Quelle image a déclenché l’écriture de La Fille du Feu ?
Les incendies en Australie. Ces koalas brûlés qui sortaient des forêts dévastées m’ont bouleversée. Ces scènes mêlaient compassion et horreur. Le roman cherche à incarner cette double dimension, traumatique et solidaire.


Une œuvre en écho permanent

Ce roman vous paraît-il plus intime que les précédents ?
Pas nécessairement. On met toujours de soi dans un texte. Certains romans contiennent des éléments vécus, méconnaissables car fondus dans la fiction. Pas La Fille du feu. Mais c’est un texte très habité, comme tous les autres.

S’inscrit-il dans un dialogue avec vos œuvres passées ?
Oui. Mes romans se donnent la main. Chaque livre laisse une trace dans le suivant. La Fille du feu est aussi la reconstruction d’un roman précédent, refusé par tous les éditeurs car trop radical.


L’image comme point de départ

Qu’est-ce qui déclenche un roman chez vous ?
Souvent une image forte, un concept visuel. Une mer fantôme, un désert qui efface la mémoire, un enfant dans l’œil d’un cerf… Cela commence flou, comme une vision dans une boule de cristal, puis l’image prend forme.


Une fin, pour frapper juste

Vous apportez un soin particulier à vos fins. Que doivent-elles produire selon vous ?
Je veux que ça choque, que ça marque. Pas nécessairement un twist, mais une fin forte. Je crois qu’on se souvient plus d’un roman moyen avec une bonne fin que d’un excellent roman à la fin faible. Je ne prévois jamais mes fins à l’avance : je les laisse surgir.

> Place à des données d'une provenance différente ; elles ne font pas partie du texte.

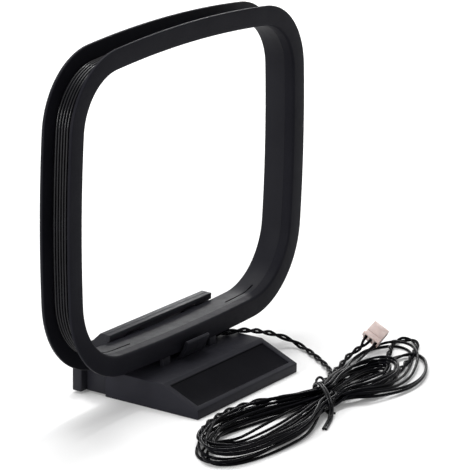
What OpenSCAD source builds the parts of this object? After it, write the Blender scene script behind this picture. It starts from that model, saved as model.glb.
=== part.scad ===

Pour découvrir votre univers…

Quel roman conseilleriez-vous à un nouveau lecteur ?
S’il lit déjà de l’imaginaire : L’Épée, la Famine et la Peste.
Sinon : Mers mortes ou Le Désert des couleurs, selon sa sensibilité au sombre.


Vos sources d’inspiration ?

Stephen King, Jack London, Serge Brussolo pour l’imaginaire.
David Lynch pour l’onirisme.
Le peintre Zdzislaw Beksinski.
Les jeux From Software pour la dark fantasy.
Et aussi… les shonen ! Naruto, Bleach, Jujutsu Kaisen, Demon Slayer. Et bien sûr, Berserk.


Une flamme d’espoir

Que souhaitez-vous que le lecteur ressente en refermant La Fille du Feu ?
Une émotion douce. Une chaleur lumineuse — pas celle des flammes, mais celle de l’espoir.